Cristina Salat’s slim, suspenseful novel Living in Secret (Bantam Starfire: $15; ages 10-14) explores what being a family really means. Several years after being given into the custody of her father, 11-year-old Amelia agrees to be kidnaped by her mother and her long-term female lover. The idea appeals greatly to Amelia, but she soon realizes the down side: She can’t even attend school or take out a library book under her real name without fear of discovery. Even though the scenario is an extreme one, Salat’s book is a sensitively written look at the tough realities of a child whose circle of loved ones is far outside the pale of prevailing “family values.”
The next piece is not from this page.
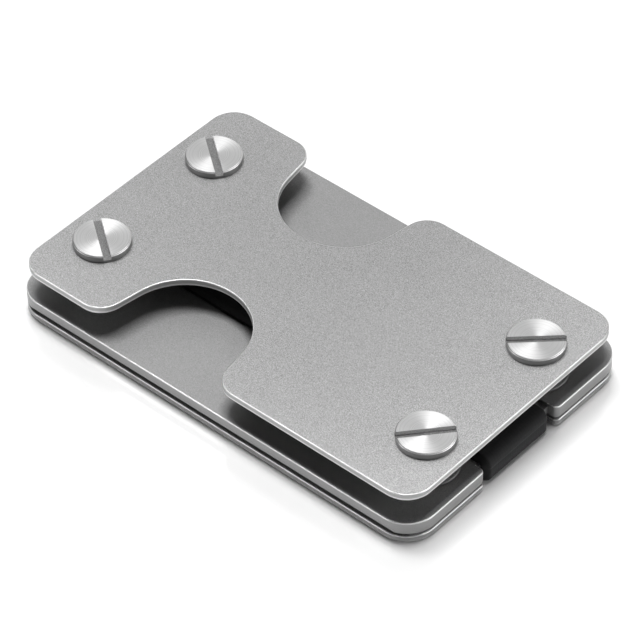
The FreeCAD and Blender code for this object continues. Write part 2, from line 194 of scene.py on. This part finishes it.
def turned_metal(name, dark, light, rim, side, dull):
    """Bright turned steel: fine rings round each axis give a fan-shaped highlight.

    dark and light are the rings' tones, rim and side those of the chamfer and the
    upright wall, and dull is the roughness.
    """
    material, tree, shader = new_material(name)
    where = place(tree)
    parts = add(tree, "ShaderNodeSeparateXYZ", i0=where)
    across = math_node(tree, "SUBTRACT", parts.outputs[0],
                       math_node(tree, "MULTIPLY", math_node(tree, "SIGN", parts.outputs[0]), POST_X))
    along = math_node(tree, "SUBTRACT", parts.outputs[1],
                      math_node(tree, "MULTIPLY", math_node(tree, "SIGN", parts.outputs[1]), POST_Y))
    squared = math_node(tree, "MULTIPLY_ADD", across, across, math_node(tree, "MULTIPLY", along, along))
    radius = math_node(tree, "SQRT", squared)
    rings = add(tree, "ShaderNodeTexNoise", {"noise_dimensions": "1D"}, W=radius, Scale=6000.0, Detail=2.0)
    colour = colour_mix(tree, ramp(tree, rings.outputs[0], 0.3, 0.7, 0.0, 1.0), dark, light)

    up = surface_normal(tree)[2]
    edge = ramp(tree, up, 0.15, 0.50, side, rim)
    colour = colour_mix(tree, ramp(tree, up, 0.80, 0.95, 1.0, 0.0), colour, edge)

    # The slot is the part of a head that lies below its top: a rough floor, painted dark as painted shade
    # in the recess, and brighter walls.
    below = ramp(tree, parts.outputs[2], HEAD_TOP - 0.10 * MM, HEAD_TOP - 0.03 * MM, 1.0, 0.0)
    burr = add(tree, "ShaderNodeTexNoise", Vector=where, Scale=6000.0, Detail=2.0)
    level = ramp(tree, up, 0.5, 0.8, 0.0, 1.0)
    flat = ramp(tree, up, 0.85, 0.95, 0.0, 1.0)
    within = ramp(tree, radius, HEAD_RADIUS - 0.15 * MM, HEAD_RADIUS - 0.05 * MM, 1.0, 0.0)
    in_slot = math_node(tree, "MULTIPLY", below, math_node(tree, "MAXIMUM", within, flat))
    slot = colour_mix(tree, level, ramp(tree, burr.outputs[0], 0.3, 0.7, 0.75, 0.95),
                      ramp(tree, burr.outputs[0], 0.3, 0.7, 0.20, 0.38))
    tree.links.new(colour_mix(tree, in_slot, colour, slot), shader.inputs["Base Color"])
    shader.inputs["Metallic"].default_value = 1.0
    shader.inputs["Anisotropic"].default_value = 0.62

    polish = ramp(tree, rings.outputs[0], 0.3, 0.7, dull - 0.03, dull + 0.03)
    rough = add(tree, "ShaderNodeMix", i0=in_slot, i2=polish, i3=0.85)
    tree.links.new(rough.outputs[0], shader.inputs["Roughness"])

    # The highlight stretches along the tangent: outward on level faces, upright on the walls.
    outward = add(tree, "ShaderNodeCombineXYZ", i0=across, i1=along)
    swirl = add(tree, "ShaderNodeVectorRotate", {"rotation_type": "Z_AXIS"},
                Vector=outward.outputs[0], Angle=GROOVE_TURN)
    unit = add(tree, "ShaderNodeVectorMath", {"operation": "NORMALIZE"}, i0=swirl.outputs[0])
    upright = add(tree, "ShaderNodeCombineXYZ", i2=1.0)
    tangent = add(tree, "ShaderNodeMix", {"data_type": "VECTOR"},
                  Factor=level, i4=upright.outputs[0], i5=unit.outputs[0])
    tree.links.new(tangent.outputs[1], shader.inputs["Tangent"])
    return material


def woven_elastic():
    """Matt black elastic: lengthwise ribs crossed by fine threads."""
    material, tree, shader = new_material("black_elastic")
    where = place(tree)
    fuzz = add(tree, "ShaderNodeTexNoise", Vector=where, Scale=3500.0, Detail=2.0)
    parts = add(tree, "ShaderNodeSeparateXYZ", i0=where)
    round_loop = math_node(tree, "ADD", parts.outputs[0], parts.outputs[2])
    rib = math_node(tree, "SINE", math_node(tree, "MULTIPLY", parts.outputs[1], 2 * math.pi / RIB_PITCH))
    thread = math_node(tree, "SINE", math_node(tree, "MULTIPLY", round_loop, 2 * math.pi / THREAD_PITCH))
    weave = math_node(tree, "MULTIPLY_ADD", rib, 0.12, math_node(tree, "MULTIPLY", thread, 0.12))
    height = math_node(tree, "MULTIPLY_ADD", fuzz.outputs[0], 0.8, weave)
    colour = colour_mix(tree, ramp(tree, height, -0.8, 1.2, 0.0, 1.0),
                        (0.005, 0.005, 0.006), (0.011, 0.011, 0.012))
    # Painted shade: the elastic's edges, which face the notch walls, are painted darker, down to 35% of
    # the face.
    off_centre = math_node(tree, "ABSOLUTE", math_node(tree, "SUBTRACT", parts.outputs[1], STRAP_SHIFT))
    edge_shade = ramp(tree, off_centre, 7.15 * MM, 7.45 * MM, 1.0, 0.35)
    tree.links.new(scaled(tree, colour, edge_shade), shader.inputs["Base Color"])
    shader.inputs["Roughness"].default_value = 0.85
    shader.inputs["Sheen Weight"].default_value = 0.10
    shader.inputs["Sheen Roughness"].default_value = 0.5
    bump = add(tree, "ShaderNodeBump", Height=height, Strength=0.5, Distance=0.00006)
    tree.links.new(bump.outputs[0], shader.inputs["Normal"])
    return material


def white_floor():
    """Glossy white acrylic with a faint, slightly blurred reflection."""
    material, tree, shader = new_material("studio_floor")
    shader.inputs["Base Color"].default_value = (0.90, 0.90, 0.90, 1)
    shader.inputs["Roughness"].default_value = 0.10
    shader.inputs["IOR"].default_value = 1.9
    return material


# -------------------------------------------------------------------- elastic
STRAP_LOW, STRAP_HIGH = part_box("elastic_strap")
TOP_THICK = 1.1 * MM        # thickness of the upper run
LOW_THICK = 0.75 * MM       # thickness of the lower run
STRAP_SHIFT = -0.25 * MM    # the loop sits a little towards the near side
STRAP_LIFT = 0.45 * MM      # how far the upper run swells before it turns down
STRAP_SLIM = 0.06 * MM      # how far the ends lie inside the CAD loop where they don't bulge
INNER_X = STRAP_HIGH[0] - 1.6 * MM
LIFT_START = 30             # millimetres from the middle where the swell begins
LIFT_REACH = 11             # and its length
TOP_STEPS, BEND_STEPS, SIDE_STEPS, LOW_BEND_STEPS, LOW_STEPS = 60, 14, 16, 10, 40


def swell(x):
    """The upper run lies in its channel and lifts a little before it turns down."""
    reach = min(max((abs(x) / MM - LIFT_START) / LIFT_REACH, 0), 1)
    return STRAP_LIFT * reach * reach * (3 - 2 * reach)


def arc(cx, cz, radius, start, stop, count):
    """Points on an arc, with its angles in degrees."""
    for i in range(count + 1):
        a = math.radians(start + (stop - start) * i / count)
        yield cx + radius * math.cos(a), cz + radius * math.sin(a)


def strap_stations():
    """Pairs of an outer and an inner point.

    They run from the middle of the upper run, round the right end, to the middle of the lower run.
    """
    top, bottom = STRAP_HIGH[2], STRAP_LOW[2]
    top_bend, low_bend, inner_bend = 2.0 * MM, 1.15 * MM, 0.2 * MM
    half = STRAP_HIGH[0]
    slim_half = half - STRAP_SLIM
    inner_top, inner_low = top - TOP_THICK, bottom + LOW_THICK
    outer, inner = [], []
    for i in range(TOP_STEPS + 1):
        t = i / TOP_STEPS
        x = t * (half - top_bend)
        outer.append((x, top + swell(x)))
        inner.append((t * (INNER_X - inner_bend), inner_top))
    end_top = top + STRAP_LIFT
    outer += list(arc(half - top_bend, end_top - top_bend, top_bend, 90, 0, BEND_STEPS))[1:]
    inner += list(arc(INNER_X - inner_bend, inner_top - inner_bend, inner_bend, 90, 0, BEND_STEPS))[1:]
    outer_side = (end_top - top_bend, bottom + low_bend)
    inner_side = (inner_top - inner_bend, inner_low + inner_bend)
    for i in range(1, SIDE_STEPS):
        t = i / SIDE_STEPS
        bulge = STRAP_SLIM * math.sin(math.pi * t) ** 2
        outer.append((slim_half + bulge, outer_side[0] + (outer_side[1] - outer_side[0]) * t))
        inner.append((INNER_X, inner_side[0] + (inner_side[1] - inner_side[0]) * t))
    outer += list(arc(slim_half - low_bend, bottom + low_bend, low_bend, 0, -90, LOW_BEND_STEPS))
    inner += list(arc(INNER_X - inner_bend, inner_low + inner_bend, inner_bend, 0, -90, LOW_BEND_STEPS))
    for i in range(1, LOW_STEPS + 1):
        t = 1 - i / LOW_STEPS
        outer.append((t * (slim_half - low_bend), bottom))
        inner.append((t * (INNER_X - inner_bend), inner_low))
    return list(zip(outer, inner))


def strap_section(thick, half_width):
    """(across, depth) points round one section: a flat middle and sloping, rounded selvages."""
    steps = 28
    shoulder = half_width - 1.0 * MM
    # millimetres past the shoulder, and the share of the thickness
    flank = [(0.00, 0.00), (0.10, 0.015), (0.22, 0.07), (0.36, 0.16), (0.55, 0.30), (0.74, 0.45),
             (0.90, 0.60), (0.98, 0.72), (1.00, 0.82), (0.96, 0.91), (0.86, 0.97), (0.70, 1.00)]
    near = [(shoulder + across * MM, depth * thick) for across, depth in flank]
    front = [(-shoulder + 2 * shoulder * i / steps, 0.0) for i in range(1, steps)]
    last = near[-1][0]
    back = [(last - 2 * last * i / steps, thick) for i in range(1, steps)]
    far = [(-across, depth) for across, depth in reversed(near)]
    return front + near + back + far


def make_elastic():
    """One closed loop of quads, skinned over sections at every station."""
    half_width = STRAP_HIGH[1]
    right = strap_stations()
    left = [((-ox, oz), (-ix, iz)) for (ox, oz), (ix, iz) in reversed(right[1:-1])]
    mesh = bpy.data.meshes.new("elastic_loop")
    work = bmesh.new()
    rings = []
    for (ox, oz), (ix, iz) in right + left:
        thick = math.hypot(ix - ox, iz - oz)
        ring = []
        for y, depth in strap_section(thick, half_width):
            x = ox + (ix - ox) * depth / thick
            z = oz + (iz - oz) * depth / thick
            ring.append(work.verts.new((x, y + STRAP_SHIFT, z)))
        rings.append(ring)
    count = len(rings[0])
    for i, ring in enumerate(rings):
        following = rings[(i + 1) % len(rings)]
        for j in range(count):
            k = (j + 1) % count
            work.faces.new((ring[j], ring[k], following[k], following[j]))
    bmesh.ops.recalc_face_normals(work, faces=work.faces)
    for face in work.faces:
        face.smooth = True
    work.to_mesh(mesh)
    work.free()
    piece = bpy.data.objects.new("elastic_loop", mesh)
    bpy.context.scene.collection.objects.link(piece)
    return piece


# ------------------------------------------------------------- studio, camera
LIGHT_DISTANCE = 3.0        # metres
FLOOR_SIZE = 6.0            # metres


def make_floor():
    bpy.ops.mesh.primitive_plane_add(size=FLOOR_SIZE, location=(0, 0, 0))
    floor = bpy.context.object
    floor.name = "floor"
    floor.data.materials.append(white_floor())
    floor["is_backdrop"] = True


def soft_box(name, direction, along, width, height, radiance):
    """A soft box that lies in a direction from the wallet.

    Its width in metres runs along a vector, and its height across that vector.
    """
    light = bpy.data.lights.new(name, "AREA")
    light.shape = "RECTANGLE"
    light.size = width
    light.size_y = height
    light.energy = radiance * math.pi * width * height
    lamp = bpy.data.objects.new(name, light)
    facing = Vector(direction).normalized()
    side = (Vector(along) - facing * facing.dot(Vector(along))).normalized()
    turn = Matrix((side, facing.cross(side), facing)).transposed()
    lamp.matrix_world = Matrix.Translation(facing * LIGHT_DISTANCE) @ turn.to_4x4()
    lamp.visible_camera = False
    bpy.context.scene.collection.objects.link(lamp)


def make_light():
    world = bpy.data.worlds.new("studio")
    world.use_nodes = True
    background = world.node_tree.nodes["Background"]
    background.inputs["Color"].default_value = (1, 1, 1, 1)
    background.inputs["Strength"].default_value = 0.04
    bpy.context.scene.world = world
    soft_box("key", (-0.20, 0.15, 1.0), (1, 0, 0), 1.75, 0.80, 22.0)
    soft_box("backdrop", (-0.483, 0.540, 0.689), (0.745, 0.667, 0), 3.4, 1.9, 1.1)
    soft_box("near_strip", (-0.483, -0.833, 0.273), (0.865, -0.50, 0), 2.4, 0.9, 2.6)
    soft_box("right_strip", (0.813, 0.540, 0.30), (0.55, -0.83, 0), 2.4, 1.3, 3.0)


def make_camera():
    """Telephoto view, a little rolled, from the near right."""
    azimuth, elevation, roll = (math.radians(a) for a in (41.816, 43.534, -1.011))
    distance = 623.23 * MM
    aim = Vector((5.828 * MM, -5.596 * MM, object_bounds()[1][2]))
    back = Vector((math.sin(azimuth) * math.cos(elevation),
                   -math.cos(azimuth) * math.cos(elevation),
                   math.sin(elevation)))
    right = Vector((math.cos(azimuth), math.sin(azimuth), 0))
    up = back.cross(right)
    rolled_right = right * math.cos(roll) + up * math.sin(roll)
    rolled_up = up * math.cos(roll) - right * math.sin(roll)
    data = bpy.data.cameras.new("camera")
    data.sensor_width = 36.0
    data.lens = 208.66
    data.clip_start = 0.01
    camera = bpy.data.objects.new("camera", data)
    turn = Matrix((rolled_right, rolled_up, back)).transposed()
    camera.matrix_world = Matrix.Translation(aim + back * distance) @ turn.to_4x4()
    bpy.context.scene.collection.objects.link(camera)
    bpy.context.scene.camera = camera


# ------------------------------------------------------------------- assembly
def dress_node(name, material):
    data = NODES[name].data
    data.materials.clear()
    data.materials.append(material)


front_metal = blasted_metal(
    "front_aluminium", tone=0.245, side_tone=0.44, grain_size=0.175 * MM, grain_depth=0.72,
    glow_scale=1.3, foot=part_box("front_plate")[0][2], glint_strength=0.75)
card_metal = blasted_metal(
    "card_aluminium", tone=0.230, side_tone=0.34, grain_size=0.18 * MM, grain_depth=0.35,
    glow_scale=0.0, foot=part_box("card_plate")[0][2], glint_strength=0.0)
back_metal = blasted_metal(
    "back_aluminium", tone=0.238, side_tone=0.34, grain_size=0.18 * MM, grain_depth=0.35,
    glow_scale=0.0, foot=part_box("back_plate")[0][2], glint_strength=0.3)
head_steel = turned_metal("turned_steel", dark=0.39, light=0.49, rim=0.92, side=0.42, dull=0.33)
# Painted shade: the washers and spacers, which lie in shade under the front plate, get a darker copy of
# the turned steel.
shaded_steel = turned_metal("washer_steel_shaded", dark=0.18, light=0.24, rim=0.22, side=0.22, dull=0.50)
elastic = woven_elastic()
dress_node("front_plate", front_metal)
dress_node("card_plate", card_metal)
dress_node("back_plate", back_metal)
for name in NODES:
    kind = name.split("_")[0]
    if kind in ("screw", "nut"):
        dress_node(name, head_steel)
    elif kind in ("washer", "spacer"):
        dress_node(name, shaded_steel)

loop = make_elastic()
loop.data.materials.append(elastic)
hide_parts("elastic_strap")
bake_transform(loop)

make_floor()
make_light()
make_camera()
bpy.context.scene.view_settings.view_transform = "Standard"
Tolerance of individual differences is addressed from a nonfiction viewpoint in Susan Kuklin’s wonderful new collection of interviews called Speaking Out: Teenagers Take on Race, Sex and Identity (Putnam: $15.95; ages 12 and up). The 18 interviewees who speak out here attend Bayard Rustin High School in Manhattan, where the racial mix is one-quarter each African-American, Asian, white and Latino.

Since neither the views of young people nor those of the very old are generally much sought after in our society, it is a privilege to read the many wise, witty and creative viewpoints recorded here. Kuklin’s previous books, on teen-age pregnancy (“What Do I Do Now?”) and AIDS (“Fighting Back”), were both judged ALA Best Books for Young Adults.